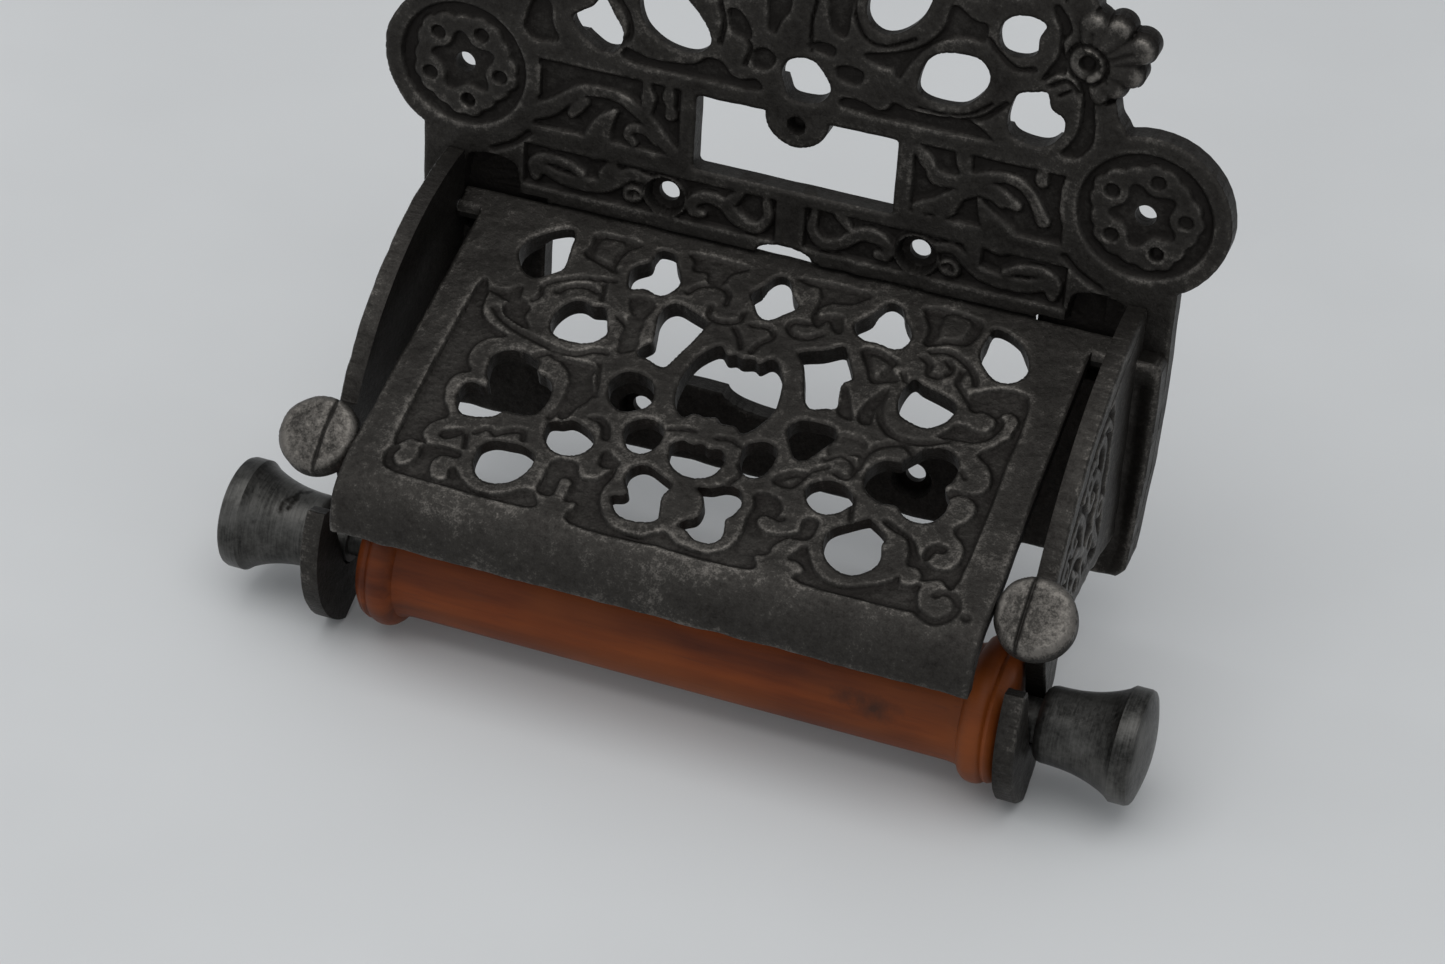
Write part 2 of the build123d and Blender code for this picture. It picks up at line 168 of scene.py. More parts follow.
class Sheet:
    """Metal over a grid in u, v: solid where inside > 0, between the bottom and top heights."""

    def __init__(self, u_span, v_span, step=GRID):
        self.step = step
        self.u = np.arange(u_span[0], u_span[1] + step, step)
        self.v = np.arange(v_span[0], v_span[1] + step, step)
        self.U, self.V = np.meshgrid(self.u, self.v, indexing="ij")
        self.inside = np.full(self.U.shape, -FAR)
        self.raised = np.ones(self.U.shape)
        self.lump = np.zeros(self.U.shape)

    def window(self, points, margin):
        low, high = points.min(0) - margin, points.max(0) + margin
        i = slice(*np.searchsorted(self.u, (low[0], high[0])))
        j = slice(*np.searchsorted(self.v, (low[1], high[1])))
        return i, j

    def distance(self, points, window, radii=None, closed=False):
        """Distance to a polyline, or that over the radius that changes along it."""
        u, v = self.U[window], self.V[window]
        best = np.full(u.shape, FAR)
        ends = np.roll(points, -1, 0) if closed else points[1:]
        for k, (a, b) in enumerate(zip(points, ends)):
            run = b - a
            share = np.clip(((u - a[0]) * run[0] + (v - a[1]) * run[1]) / max(run @ run, 1e-9), 0, 1)
            apart = np.hypot(u - a[0] - share * run[0], v - a[1] - share * run[1])
            if radii is not None:
                apart = apart / (radii[k] + (radii[k + 1] - radii[k]) * share)
            best = np.minimum(best, apart)
        return best

    def signed(self, outline, window):
        """Distance to a closed outline, positive within it."""
        u, v = self.U[window], self.V[window]
        within = np.zeros(u.shape, bool)
        for a, b in zip(outline, np.roll(outline, -1, 0)):
            if a[1] != b[1]:
                crosses = (a[1] > v) != (b[1] > v)
                within ^= crosses & (u < (b[0] - a[0]) * (v - a[1]) / (b[1] - a[1]) + a[0])
        apart = self.distance(outline, window, closed=True)
        return np.where(within, apart, -apart)

    def add(self, outline, margin=6.0):
        w = self.window(outline, margin)
        self.inside[w] = np.maximum(self.inside[w], self.signed(outline, w))

    def pierce(self, outline, margin=6.0):
        w = self.window(outline, margin)
        self.inside[w] = np.minimum(self.inside[w], -self.signed(outline, w))

    def sink(self, outline, soft=0.7, level=0.0):
        """Lower the ground inside an outline."""
        w = self.window(outline, 1.0)
        wall = step_up(0.5 + self.signed(outline, w) / soft)
        self.raised[w] = np.minimum(self.raised[w], 1 - (1 - level) * wall)

    def raise_to(self, shape, w):
        self.raised[w] = np.maximum(self.raised[w], shape)

    def stroke(self, points, radii):
        """A strap or leaf along a curve, with radii spread evenly along it."""
        path = smooth(points)
        along = np.linspace(0, 1, len(path))
        widths = np.interp(along, np.linspace(0, 1, len(radii)), radii)
        w = self.window(path, max(radii) + 1)
        ratio = self.distance(path, w, widths)
        self.raise_to(np.clip(1.45 * np.sqrt(np.clip(1 - ratio**2, 0, 1)), 0, 1), w)

    def groove(self, points, radius, level):
        """A cut along a curve, with soft sides."""
        path = smooth(points)
        w = self.window(path, radius + 1)
        cut = step_up(1.35 - self.distance(path, w) / radius)
        self.raised[w] = np.minimum(self.raised[w], 1 - (1 - level) * cut)

    def plateau(self, outline, soft=0.8, level=1.0):
        """A raised area inside an outline."""
        w = self.window(outline, 1.0)
        self.raise_to(level * step_up(0.5 + self.signed(outline, w) / soft), w)

    def carve(self, pockets, grooves):
        """Sink pockets given as (outline, level) and grooves given as (path, radius)."""
        for outline, level in pockets:
            self.sink(smooth(outline, closed=True, per=4), 0.6, level)
        for path, radius in grooves:
            self.groove(path, radius, 0.3)

    def shape(self, base, depth, bottom, round_edge, waves=0.05):
        """Turn the relief into heights, and note the painted crease shade, the edge wear and how sunk the
        surface is.
        """
        uneven = blur(RNG.standard_normal(self.U.shape), 5)
        fine = blur(RNG.standard_normal(self.U.shape), 1.6)
        relief = blur(self.raised, 0.55)
        self.inside = self.inside + 0.04 * uneven / uneven.std()
        wave = uneven / uneven.std() + 0.5 * fine / fine.std()
        surface = base - depth * (1 - relief) + waves * wave
        self.edge = np.broadcast_to(round_edge, surface.shape) + 0.0
        self.shore = np.clip(self.inside, 0, 4)
        surface = surface + self.lump - edge_drop(self.shore, self.edge)
        self.top, self.bottom = surface, np.broadcast_to(bottom, surface.shape).copy()
        # Lower than its surroundings is painted darker, as shade in the creases; higher is painted lighter,
        # as rubbed wear on edges.
        self.crease_shade_and_wear = np.clip(0.5 + (surface - blur(surface, 1.0 / self.step)) / 1.3, 0, 1)
        self.ground = 1 - relief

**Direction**
Each line from the top of the material above through the line with "over a grid" must be echoed exactly, and no other line.

**Answer to the task**
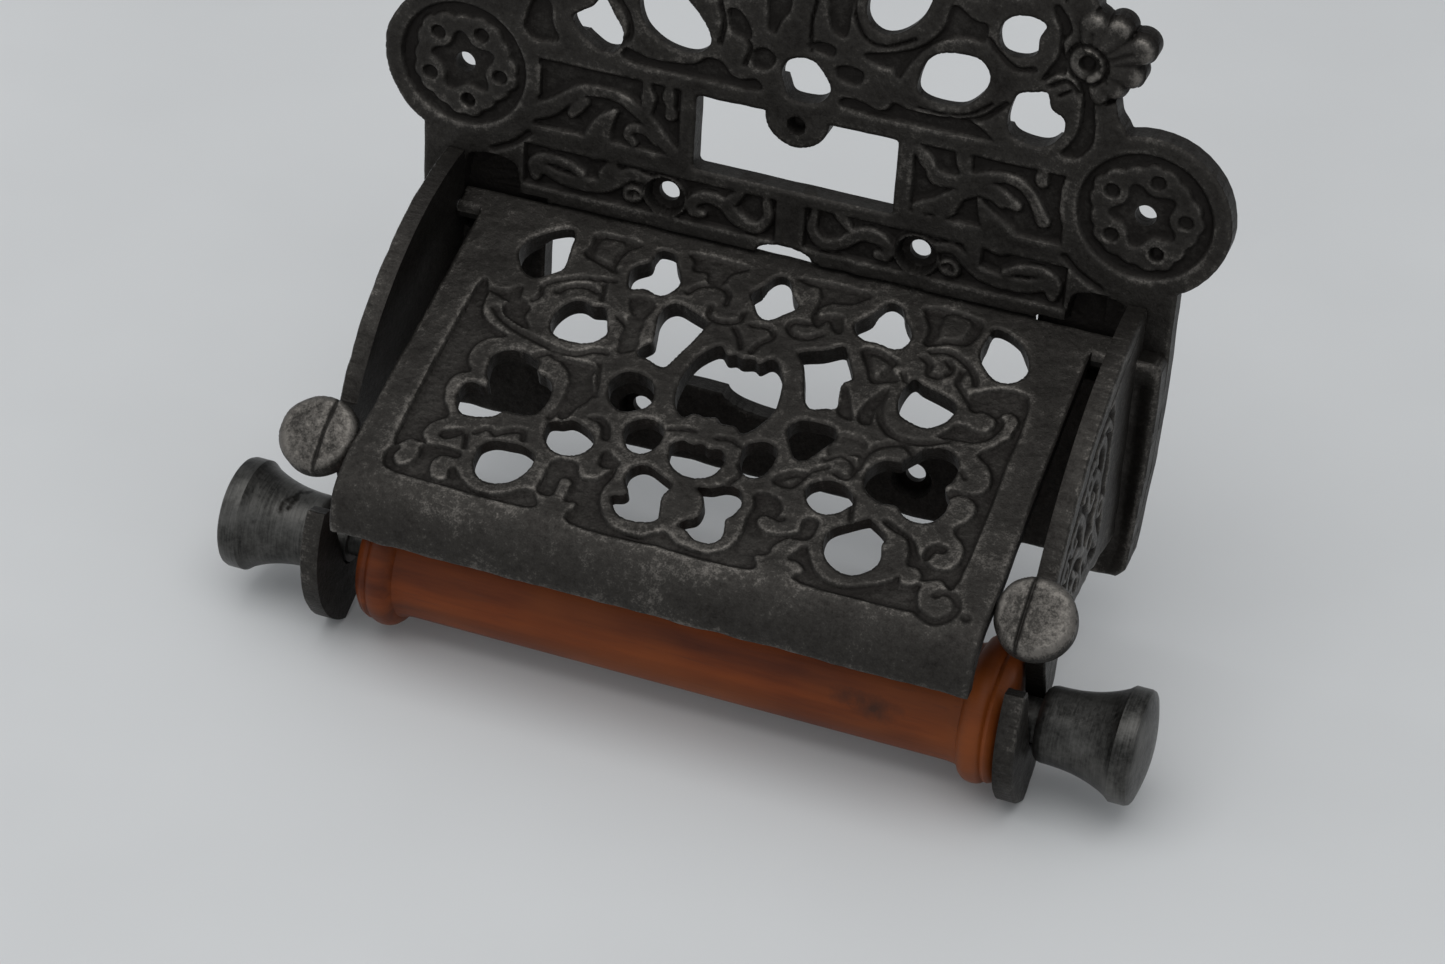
Write part 2 of the build123d and Blender code for this picture. It picks up at line 168 of scene.py. More parts follow.
class Sheet:
    """Metal over a grid in u, v: solid where inside > 0, between the bottom and top heights."""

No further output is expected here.